To start with, it was a grey and misty morning as we unpacked our bags in the carpark of Marden Bridge Middle School. Secondly, many of the students had been to see Macbeth at The Theatre Royal the previous week and finally, we’d arrived to instruct a dining hall full of innocent minds in the ways of dark, spooky and downright horrible stories.

Visual spooky storytelling

Our introduction to visual storytelling began with examples of the art dating back to cave paintings, shadow puppetry and costume dramas. Then Chloe, TICE’s animation mentor, asked the students what they thought the word animation meant – and could they describe it.

The complexity and detail of the responses given by the students were brilliant as we explored how to make individual pictures move, how to create a loop and the different styles and techniques with which we’re all familiar.

Types of animation

Chloe then talked to the students about the work involved in computer-generated image cartoons like Despicable Me and the Minions, hand-drawn tales like The Snowman and the classic stop-motion of Wallace and Gromit.

Showing a video of Eadweard Muybridge’s ‘The Horse in Motion’ from 1882, we broke it down into photographs of a horse galloping, captured frame-by-frame and then looped into what’s considered by many to be the first moving picture.

A beautiful animation followed, drawn in pencil, which lasted for a mere 35 seconds but which would have required 12 individual drawings for each of those precious seconds.

https://portfolios.risd.edu/gallery/48472377/Charcoal-Animation

Then it was over to the students to unleash their visual storytelling skills.

Chloe had plotted a walking cycle for a Wolf Man, with 36 images that she had numbered in sequence.

With instructions to fill in the A3-sized Wolf Man’s fur on each of the ever-so-slightly different images, they set to work with their shading pencils for 15-minutes, creating a wealth of textured, strokeable yet menacing furry friends.

Then we turned our minds to the language of visual storytelling and to evocative words. Kath played a soundscape from the inside of a dripping cave, deep underground and asked the students to choose a location for their spooky story.

Would it be:

  • Set in a natural or a supernatural setting?
  • Would it be somewhere they already knew well or a new and imaginary scene?
  • Could they take elements of the room we were in – the dining hall – to think of spooky sound effects?
  • Might they visit places that are famous for being spooky, like Whitby Abbey?

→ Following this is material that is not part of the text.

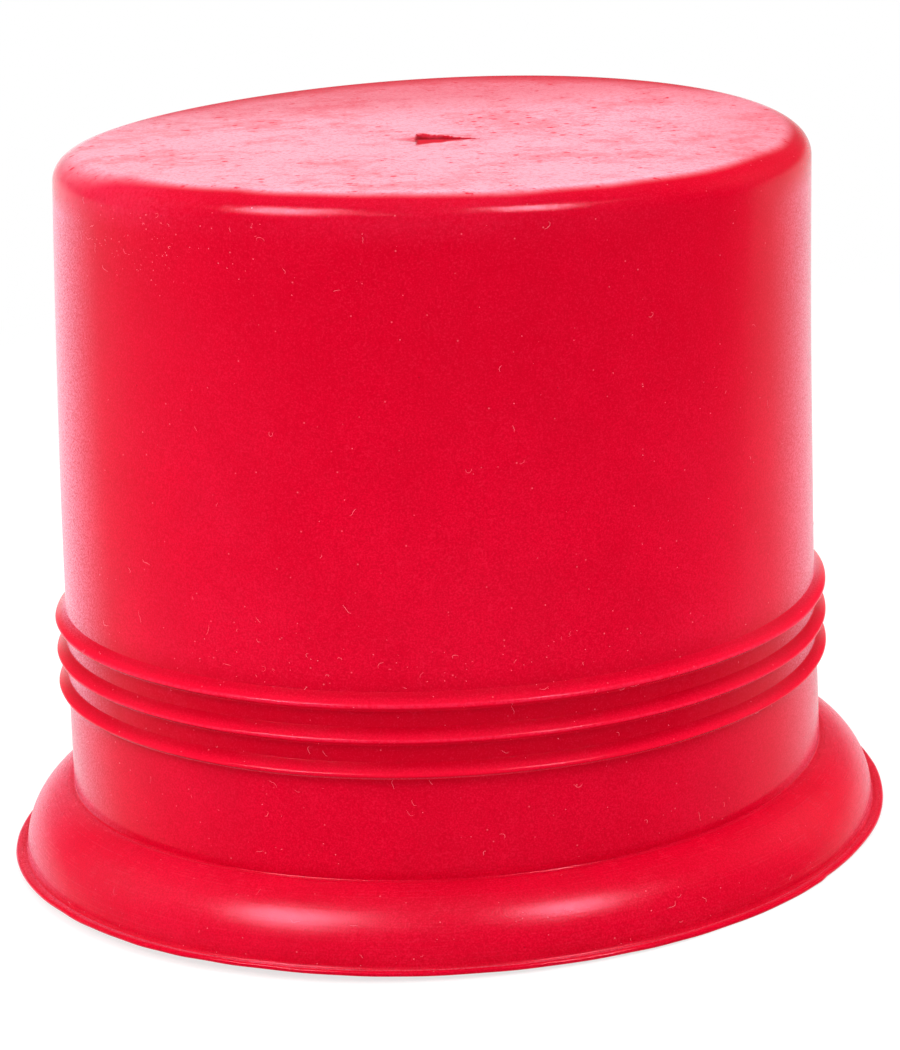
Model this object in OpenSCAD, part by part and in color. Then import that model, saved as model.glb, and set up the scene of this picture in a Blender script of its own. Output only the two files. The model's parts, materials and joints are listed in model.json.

While the students started to describe the location of their story, with a printed list of the elements that such spookiness usually entails for guidance – like betrayals, family secrets, whispers and silences and fluttering curtains – Chloe photographed the furry, textured and terrifying Wolf Man drawings they’d produced.

Then it was time to look at what makes a character spooky.

Referencing Molly Bang’s brilliant book, ‘How Pictures Work’ we explored sharp shapes, rounded shapes and perspective – then asked the students to create a friendly cat character silhouette and a spooky cat character silhouette of their own.

Then it was time to think about their character’s personalities. Kath asked them a series of questions, created to start building an imaginary character with likes and dislikes, friends and foes, ambitions and fears.

Chloe then linked up her camera to the laptop, and the students yelled with delight as they watched their furry Wolf-Men come to life with a careful strolled loop across the screen.

To finish, we gave each student a nine-cell storyboard on a sheet of A4 with which to write or draw their finished stories – complete with their hero, the walking Wolf-Man.

Thank you, Marden Bridge Middle School, for a lovely day!